Сам Деникин в начале новороссийской эвакуации бросил армию на произвол судьбы, пал духом.
Интриги продолжались, пока не родился приказ № 2899, от 22 марта 1920 г: «1. Генерал-лейтенант барон Врангель назначен Главнокомандующим Вооруженными силами на Юге России. 2. Всем, честно шедшим со мной в тяжелой борьбе, низкий поклон. Господи, дай победу Армии спасти Россию.
Генерал-лейтенант Деникин»[855].
Отвесив поклон, деникинщина была окончательно ликвидирована и начала вырастать Крымская врангелевщина.

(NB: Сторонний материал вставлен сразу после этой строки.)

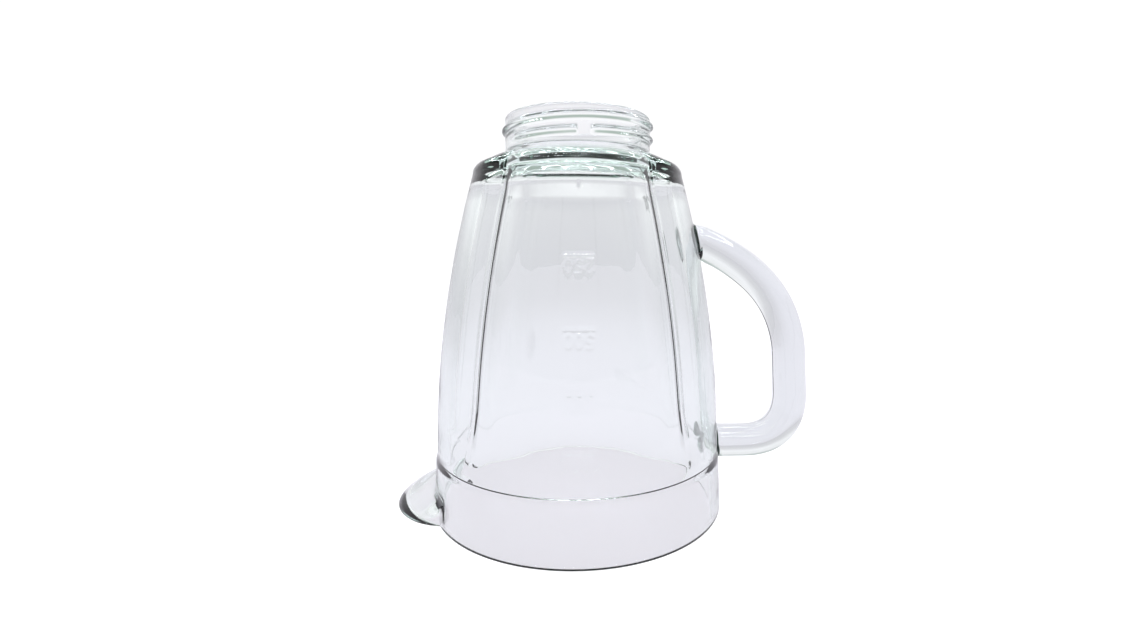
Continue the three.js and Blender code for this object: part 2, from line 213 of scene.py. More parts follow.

Дивизии Добрармии, успевшие погрузиться на параходы, с Кавказа были брошены в Крым на подкрепление Слащеву. И в последний раз крымский участок к апрелю становился грозным Крымским фронтом. Барон Врангель приводил в порядок части, укрепляя Перекоп, готовился к весеннему наступлению. 13-го апреля он атаковал северную Таврию и узнав, что гуляйпольцы во главе с Махно начали боевые действия в тылу Красной Армии, заговорил о союзе с батьком. Но так как первое наступление было пробное, то Врангель после вылазки снова отошел в Крым и отсиживался за перешейками до июня месяца.